I have what I call a Thematic Growth approach. To me, this means finding growth companies by looking for a theme or concept in society. Doing what I call connecting the dots. There are investment opportunities all around you. It is about being able to understand how that theme can progress. The concept that makes the theme work and how you can make money.

For example, my 5 and 2-year old girls consume 90% of their content from watching YouTube videos of people I have never heard of. Is their investment opportunity in this? If so what is it? Who wins? Who loses? Is this the future of content? Then I go out and find those answers and the companies that will be the winners.

I’m not the type to use a model, or sit at my desk and find a stock that trades with a P/E at a discount to its peers. There is usually a reason for that discount, right? If you believe in the efficient market hypothesis, then you believe that all information is priced into the market at all times. So if that is the case, how can there be value stocks? Financial models make assumptions about the future that to me, are too hard to accurately predict with precision. I learned all of it in grad school when I was getting my MS in Investment Management, and I never liked it. Thinking about it honestly and logically, one of the most important values is your “R” value or your risk free rate of return.

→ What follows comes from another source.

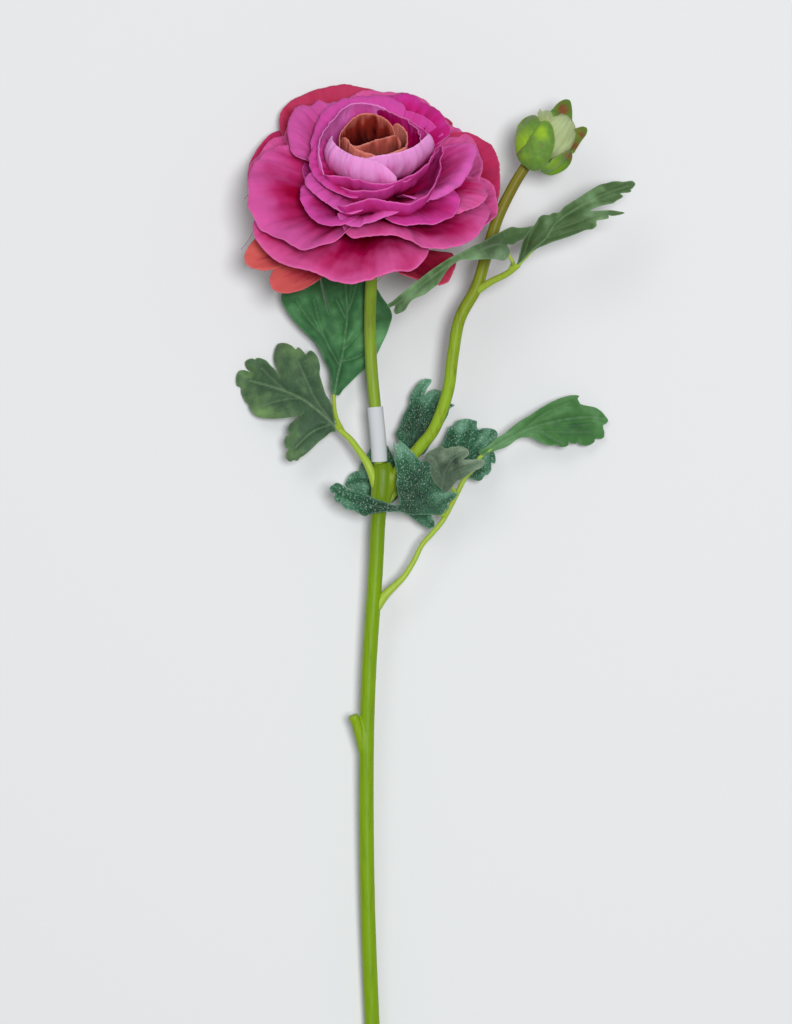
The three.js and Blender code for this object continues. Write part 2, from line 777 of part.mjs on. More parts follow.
// The paper band is a sleeve on a stretch of the bloom's stalk.
function bandOf() {
  const curve = stemCurve(bloomStalkStations);
  const stretch = (from, to) =>
    [0, 0.5, 1].map((share) => {
      const { x, y, z } = curve.getPoint(mix(from, to, share));
      return [x, y, z, STALK_RADIUS + BAND.clearance];
    });
  const sleeve = stemOf(stretch(BAND.from, BAND.to), 14, 4, BAND.thickness);
  return sleeve.subtract(stemOf(stretch(BAND.from - 0.02, BAND.to + 0.02), 14, 4));
}

addTo(flower, "main_stem", mainStemOf(), COLOURS.stem, ROUGHNESS.plastic);
addTo(flower, "bloom_stalk", stemOf(bloomStalkStations, 8, 16), COLOURS.stem, ROUGHNESS.plastic);
addTo(flower, "bud_stalk", budStalkOf(), COLOURS.budStalk, ROUGHNESS.plastic);
addTo(flower, "paper_band", bandOf(), COLOURS.paper, ROUGHNESS.paper);
for (const [name, plan] of Object.entries(leafStalks))
  addTo(flower, name, leafStalkOf(plan), COLOURS.leafStalk, ROUGHNESS.plastic);
for (const [name, leaflet] of Object.entries(leaflets)) {
  const blade = leafletOf(leaflet).subtract(groundIn(flower));
  addTo(flower, name, fused([blade]), COLOURS.leaf, ROUGHNESS.cloth);
}

// The bloom, from its calyx to its centre

function calyxOf() {
  const outline = [
    [0, -30.4],
    [3.3, -30.4],
    [4.6, -28.2],
    [6.6, -25.4],
    [6.9, -23.6],
    [0, -23.6],
  ].map(([radius, height]) => new THREE.Vector2(radius, height));
  const cup = solidOf(new THREE.LatheGeometry(outline, 12).rotateX(Math.PI / 2));
  bloom.updateMatrix();
  const intoBloom = bloom.matrix.clone().invert();
  return cup.subtract(stemOf(bloomStalkStations, 8, 16, PLUG_CLEARANCE, intoBloom));
}

function ringsOf(hub, layers) {
  return fused([hub, ...layers.flatMap(petalsOf)]);
}

const guardPetals = ringsOf(hubOf(6.2, -23.2, -21.2), [guardLayer]).subtract(groundIn(bloom));
addTo(bloom, "calyx", calyxOf(), COLOURS.calyx, ROUGHNESS.plastic);
addTo(bloom, "guard_petals", fused([guardPetals]), COLOURS.guard, ROUGHNESS.cloth);
for (const [name, hub, layers, colour] of [
  ["outer_petals", hubOf(6, -20.8, -15.8), outerLayers, COLOURS.outer],
  ["middle_petals", hubOf(5.6, -15.4, -8.4), middleLayers, COLOURS.middle],
  ["inner_petals", hubOf(5.2, -8, -4.8), [innerLayer], COLOURS.inner],
  ["centre_petals", hubOf(4.8, -4.4, -1), [centreLayer], COLOURS.centre],
])
  addTo(bloom, name, ringsOf(hub, layers), colour, ROUGHNESS.cloth);

// The bud, in its five sepals

addTo(bud, "bud_petals", budBody(), COLOURS.budPetals, ROUGHNESS.cloth);
addTo(bud, "bud_sepals", ringsOf(hubOf(2.2, -0.8, 0.8), [sepalLayer]), COLOURS.sepals, ROUGHNESS.cloth);

export default flower;
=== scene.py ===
# An artificial ranunculus spray lying on a pale surface: a double bloom of dyed satin petals, a bud,
# four leaves of printed cloth and moulded green stems with a bare paper band. Lengths are in
# millimetres in the drawing's own frame, and place() turns them into the frame's metres.
import math

import bpy
from mathutils import Matrix, Vector, kdtree, noise


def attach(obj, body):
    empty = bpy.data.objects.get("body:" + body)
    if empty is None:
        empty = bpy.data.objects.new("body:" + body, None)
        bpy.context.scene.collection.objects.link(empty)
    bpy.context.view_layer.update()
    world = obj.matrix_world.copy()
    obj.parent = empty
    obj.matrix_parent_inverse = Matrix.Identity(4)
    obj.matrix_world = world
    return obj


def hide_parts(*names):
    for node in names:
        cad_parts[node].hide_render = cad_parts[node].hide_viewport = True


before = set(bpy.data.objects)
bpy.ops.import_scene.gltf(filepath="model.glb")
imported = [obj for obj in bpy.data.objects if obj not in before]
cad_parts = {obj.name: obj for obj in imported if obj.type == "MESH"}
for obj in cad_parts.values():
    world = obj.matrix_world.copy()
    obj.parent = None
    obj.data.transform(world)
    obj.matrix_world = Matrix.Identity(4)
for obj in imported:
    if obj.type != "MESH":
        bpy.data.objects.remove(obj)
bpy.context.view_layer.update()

MM = 0.001
BOX_MIDDLE = Vector((21.9, 123.5, 0))  # the drawing's point that lies over the frame's origin
PETAL_THICKNESS = 0.26
LEAF_THICKNESS = 0.34
STEM_RADIUS = 2.85
STALK_RADIUS = 2.25
STEM_END_Y = -105
JOINT_Y = 209
RIB_RADIUS = 0.75
RIB_CLEARANCE = 0.9
VIEW_HEIGHT = 1470  # the camera's, straight over the place below
VIEW_MIDDLE = (8.25, 192)
PICTURE_HEIGHT = 20  # the height whose points the picture shows at its own scale
PICTURE_SPAN = 384  # what fills the picture from its lower to its upper edge, at that height
LOWEST = 0.2  # how near to the surface a sheet comes

BLOOM_PLACE = Matrix.Translation((0, 314.2, 36.1)) @ Matrix.Rotation(math.radians(-45), 4, "X")


def mix(a, b, t):
    return a + (b - a) * t


def smooth(value, low, high):
    t = min(max((value - low) / (high - low), 0), 1)
    return t * t * (3 - 2 * t)


def in_frame(x, y, z):
    """A point of the drawing in the frame's metres."""
    return Vector((x - BOX_MIDDLE.x, y - BOX_MIDDLE.y, z)) * MM


def place(point):
    """A point in the frame's metres, kept just above the surface that the spray lies on."""
    x, y, z = point
    return in_frame(x, y, max(z, LOWEST))


def cubic(start, leaving, arriving, end, s):
    """A point on the curve from start to end that leaves and arrives with the given slopes."""
    square = -3 * start + 3 * end - 2 * leaving - arriving
    cube = 2 * start - 2 * end + leaving + arriving
    return start + leaving * s + square * s * s + cube * s * s * s


def waves(x, y, depth, length, seed):
    """Soft unevenness, with a depth and with waves of a length in mm."""
    return depth * noise.noise(Vector((x / length, y / length, seed)))


class Route:
    """A smooth curve through points, kept at even steps for quick reading."""

    STEPS = 240

    def __init__(self, points):
        ends = [2 * Vector(points[0]) - Vector(points[1]), 2 * Vector(points[-1]) - Vector(points[-2])]
        self.points = [ends[0], *map(Vector, points), ends[1]]
        self.spans = len(points) - 1
        self.line = [self.exact(k / self.STEPS) for k in range(self.STEPS + 1)]
        self.length = sum((b - a).length for a, b in zip(self.line, self.line[1:]))

    def exact(self, t):
        place_on = min(max(t, 0), 1) * self.spans
        span = min(int(place_on), self.spans - 1)
        before, start, end, after = self.points[span : span + 4]
        return cubic(start, (end - before) / 2, (after - start) / 2, end, place_on - span)

    def at(self, t):
        step = min(max(t, 0), 1) * self.STEPS
        k = min(int(step), self.STEPS - 1)
        return self.line[k].lerp(self.line[k + 1], step - k)

    def heading(self, t):
        step = min(max(t, 0), 1) * self.STEPS
        k = min(max(int(step - 0.5), 0), self.STEPS - 2)
        s = min(max(step - 0.5 - k, 0), 1)
        first = (self.line[k + 1] - self.line[k]).normalized()
        second = (self.line[k + 2] - self.line[k + 1]).normalized()
        return first.lerp(second, s).normalized()


# Making meshes


def select_only(*objects):
    bpy.ops.object.select_all(action="DESELECT")
    for made in objects:
        made.select_set(True)
    bpy.context.view_layer.objects.active = objects[0]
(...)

If we went back in time to 2010, what would you have used? 3%, 4% maybe a 5% rate? Everyone was expecting rates to be at 5% for the 10-year treasury in 2011. Well it is 2016 and we are still at 1.5% on the 10 year. So any model I would have used would have been completely wrong. How can you discount a cash flow if you can’t even find a reliable “R”?

What was your earliest experience with investing?
I started following the market 22 years ago when I was 16. My first experience was when I was home sick from school one day and I came across CNBC. I knew my dad had a portfolio and he had some stocks for me as well. I remember watching and found it to be really interesting. My interest just really grew over the years. I remember seeing Netscape go public. I’m sure many of your readers may have no clue what Netscape even is—it was an internet browser. It was essentially the stock that in my mind started the internet technology craze of the mid-to-late 90’s.

I started working in the business when I was 19, the summer of my freshmen year. I decided to get a summer job so I walked up and down Cuttermill Road in Great Neck, NY, into all the office buildings. If I saw that a firm had a member of NYSE next its name on the directory, I would go up to the office and ask if they had any openings. I got a job with HD Brous. I remember it being an incredible experience being in a real investment environment. During my junior year I started a chapter of Financial Management Association with two friends where I became the president and by the end of my senior year, we had over 60 members.

Finally, I financed my undergrad school by investing. In fact, I finished with the same amount of money I started with, while paying for all of my tuition along the way. I remember having actually almost doubled it by the start of my senior year. The only reason I finished with same amount was because of the tech bubble busting in the spring of 2000. However, I still had enough left to pay for my Graduate Degree.

What makes your strategies so different versus your peers?
I take a long-term approach to investing. I have only made one trade for the portfolio since November of 2015, and that was a sale back in May. I believe in investing not trading. Every investment I make I think about whether or not I can hold the position for 3, 4, or 5 years. I never feel the need to have to readjust my portfolio or trade every time the market gets moody or volatile. I go through the 18-19 names in the portfolio, and I will ask myself questions on each company. For example, how does a slowing China affect mobile phone usage in Africa? Or how does a Brexit affect a company's ability to sell a drug in the US? These are things I will go through every time something happens in the world. I don’t make changes unless the investment thesis changes.